- TASK DIRECTIONS -
Write out the whole listing, matching it exactly.

── STORED DATA

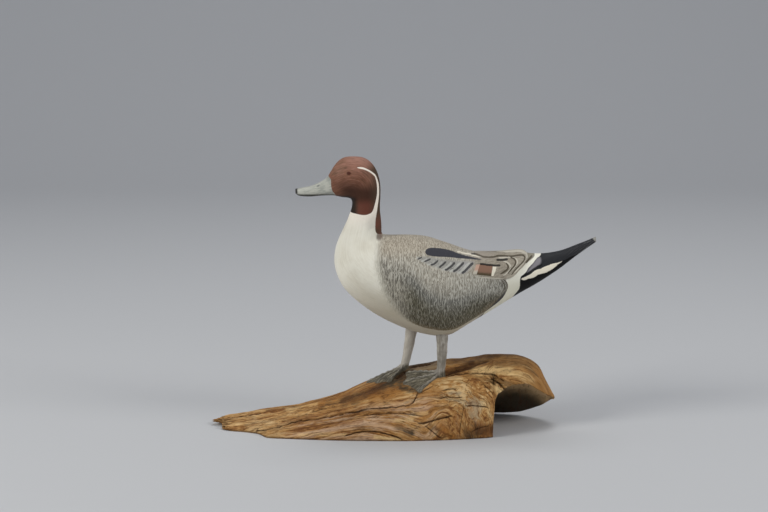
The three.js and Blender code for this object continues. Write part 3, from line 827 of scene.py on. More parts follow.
def wing_paint(f, m, colour):
    """The folded wing: long feathers, the grey patch, pale and dark brush lines, the seam where both wings
    meet on the back, the shoulder feather, and the brown mirror between its bars."""
    x, z = m.x, m.z
    feathered = f.ramp(m.wing + m.wobble * 0.3, -0.3, 1) * f.ramp(x, 27, 37)
    vane = f.mix("vane_dark", "vane", f.ramp(m.brush, 0.35, 0.6))
    vane = f.mix(vane, "vane_pink", f.ramp(z, 86.5, 88.5) * f.ramp(x, 50, 36) * 0.6)
    patch = f.mix("panel", "panel_lilac", f.ramp(x, 18, 34) * f.ramp(m.drift, 0.35, 0.6))
    patch = f.mix(patch, "dash", f.ramp(m.hair, 0.48, 0.7) * 0.35)
    rim = f.mix("vane_edge", "white_bar", f.band(x, 21, 24, 34, 38) * f.ramp(z, 87.3, 87.9))
    rim = f.mix(rim, "panel_light", f.ramp(m.panel, -1, 0.5))
    crest = f.ramp(z, 88.9, 89.4) * f.ramp(x, 40, 41)
    blunt = crest * f.ramp(x - abs(m.side) * 1.6, 44.5, 42.5)
    seam = crest * f.ramp(abs(m.side) + m.wobble * 0.3, 0.8, 0.35) * f.ramp(x, 62, 59)
    ink = f.mix("line", "dash", f.ramp(x, 35, 34))
    blush = f.mix("vane_edge", "pink", f.ramp(z, 81.8, 83.4))
    metal = f.mix("speculum", "speculum_dark", f.ramp(z + (x - 38) * 0.1 + m.wobble, 82.4, 80.8))
    return f.layers(colour, [
        (vane, feathered * 0.9),
        ("olive", m.edge(m.olive, 0.3, 0.2) * 0.85),
        (patch, f.ramp(m.panel + m.wobble * 0.5, -0.4, 1.2) * 0.9),
        (rim, m.drawn(m.pale, m.pale_shown) * f.ramp(m.drift, 0.36, 0.46, 0.45, 0.9) * (1 - blunt)),
        ("line", seam * 0.7),
        (ink, m.drawn(m.dark, m.dark_shown) * 0.9),
        ("scapular", m.edge(m.scapular, 0.15, 0.12)),
        (blush, m.edge(m.pink) * 0.85),
        (metal, m.edge(m.speculum)),
        ("white_bar", m.edge(m.white)),
        ("black", m.drawn(m.black, m.black_shown) * 0.9),
    ])


def tail_paint(f, m, colour):
    """The dark tail with its pale feather and worn tip, the grey and white rump, and dark lines over both."""
    x, z = m.x, m.z
    streak = f.noise(f.join(x * 0.12, m.up * 2.2, m.side), 1, 2)
    slate = f.colours(m.brush, [(0.3, "tail_dark"), (0.7, "tail_top")])
    slate = f.mix(slate, "tail_line", f.ramp(streak, 0.52, 0.62) * f.ramp(x, 76, 92) * 0.8)
    slate = f.mix(slate, "tail_line", f.ramp(m.up, 1.5, -2.5) * 0.35)
    hips = f.mix("hip", "cream_dirty", f.ramp(m.drift, 0.5, 0.7) * 0.5)
    hips = f.mix(hips, "hip_low", f.ramp(z, 80, 74) * 0.8)
    ring_tone = f.mix("line", "black", f.ramp(x, 55.5, 57.5) * f.ramp(z - x * 0.6, 48, 46))
    return f.layers(colour, [
        (slate, f.ramp(x - (z - 82) * 0.9, 57.5, 59.5)),
        ("rump", f.ramp(m.rump + m.wobble * 0.6, -0.7, 0.7) * 0.9),
        ("black", m.edge(m.tail_black) * f.ramp(m.hip, 0.1, -0.1)),
        (hips, m.edge(m.hip)),
        ("white_bar", m.edge(m.tail_white - 0.25, 0.5)),
        (ring_tone, m.drawn(m.dark, m.dark_shown) * f.ramp(x, 40, 44) * 0.85),
        ("chip", f.ramp(x + m.drift * 3 + (z - 96) * 0.6, 94.8, 95.6) * 0.65),
    ])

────

- EXERCISE RESPONSE -
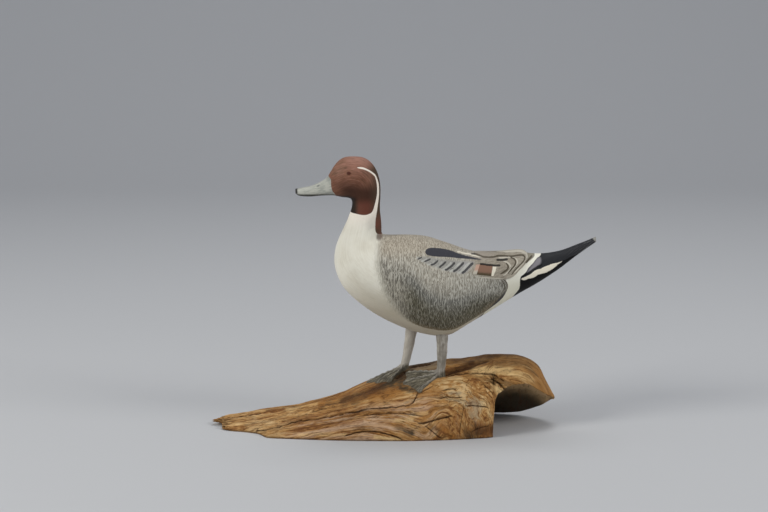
The three.js and Blender code for this object continues. Write part 3, from line 827 of scene.py on. More parts follow.
def wing_paint(f, m, colour):
    """The folded wing: long feathers, the grey patch, pale and dark brush lines, the seam where both wings
    meet on the back, the shoulder feather, and the brown mirror between its bars."""
    x, z = m.x, m.z
    feathered = f.ramp(m.wing + m.wobble * 0.3, -0.3, 1) * f.ramp(x, 27, 37)
    vane = f.mix("vane_dark", "vane", f.ramp(m.brush, 0.35, 0.6))
    vane = f.mix(vane, "vane_pink", f.ramp(z, 86.5, 88.5) * f.ramp(x, 50, 36) * 0.6)
    patch = f.mix("panel", "panel_lilac", f.ramp(x, 18, 34) * f.ramp(m.drift, 0.35, 0.6))
    patch = f.mix(patch, "dash", f.ramp(m.hair, 0.48, 0.7) * 0.35)
    rim = f.mix("vane_edge", "white_bar", f.band(x, 21, 24, 34, 38) * f.ramp(z, 87.3, 87.9))
    rim = f.mix(rim, "panel_light", f.ramp(m.panel, -1, 0.5))
    crest = f.ramp(z, 88.9, 89.4) * f.ramp(x, 40, 41)
    blunt = crest * f.ramp(x - abs(m.side) * 1.6, 44.5, 42.5)
    seam = crest * f.ramp(abs(m.side) + m.wobble * 0.3, 0.8, 0.35) * f.ramp(x, 62, 59)
    ink = f.mix("line", "dash", f.ramp(x, 35, 34))
    blush = f.mix("vane_edge", "pink", f.ramp(z, 81.8, 83.4))
    metal = f.mix("speculum", "speculum_dark", f.ramp(z + (x - 38) * 0.1 + m.wobble, 82.4, 80.8))
    return f.layers(colour, [
        (vane, feathered * 0.9),
        ("olive", m.edge(m.olive, 0.3, 0.2) * 0.85),
        (patch, f.ramp(m.panel + m.wobble * 0.5, -0.4, 1.2) * 0.9),
        (rim, m.drawn(m.pale, m.pale_shown) * f.ramp(m.drift, 0.36, 0.46, 0.45, 0.9) * (1 - blunt)),
        ("line", seam * 0.7),
        (ink, m.drawn(m.dark, m.dark_shown) * 0.9),
        ("scapular", m.edge(m.scapular, 0.15, 0.12)),
        (blush, m.edge(m.pink) * 0.85),
        (metal, m.edge(m.speculum)),
        ("white_bar", m.edge(m.white)),
        ("black", m.drawn(m.black, m.black_shown) * 0.9),
    ])


def tail_paint(f, m, colour):
    """The dark tail with its pale feather and worn tip, the grey and white rump, and dark lines over both."""
    x, z = m.x, m.z
    streak = f.noise(f.join(x * 0.12, m.up * 2.2, m.side), 1, 2)
    slate = f.colours(m.brush, [(0.3, "tail_dark"), (0.7, "tail_top")])
    slate = f.mix(slate, "tail_line", f.ramp(streak, 0.52, 0.62) * f.ramp(x, 76, 92) * 0.8)
    slate = f.mix(slate, "tail_line", f.ramp(m.up, 1.5, -2.5) * 0.35)
    hips = f.mix("hip", "cream_dirty", f.ramp(m.drift, 0.5, 0.7) * 0.5)
    hips = f.mix(hips, "hip_low", f.ramp(z, 80, 74) * 0.8)
    ring_tone = f.mix("line", "black", f.ramp(x, 55.5, 57.5) * f.ramp(z - x * 0.6, 48, 46))
    return f.layers(colour, [
        (slate, f.ramp(x - (z - 82) * 0.9, 57.5, 59.5)),
        ("rump", f.ramp(m.rump + m.wobble * 0.6, -0.7, 0.7) * 0.9),
        ("black", m.edge(m.tail_black) * f.ramp(m.hip, 0.1, -0.1)),
        (hips, m.edge(m.hip)),
        ("white_bar", m.edge(m.tail_white - 0.25, 0.5)),
        (ring_tone, m.drawn(m.dark, m.dark_shown) * f.ramp(x, 40, 44) * 0.85),
        ("chip", f.ramp(x + m.drift * 3 + (z - 96) * 0.6, 94.8, 95.6) * 0.65),
    ])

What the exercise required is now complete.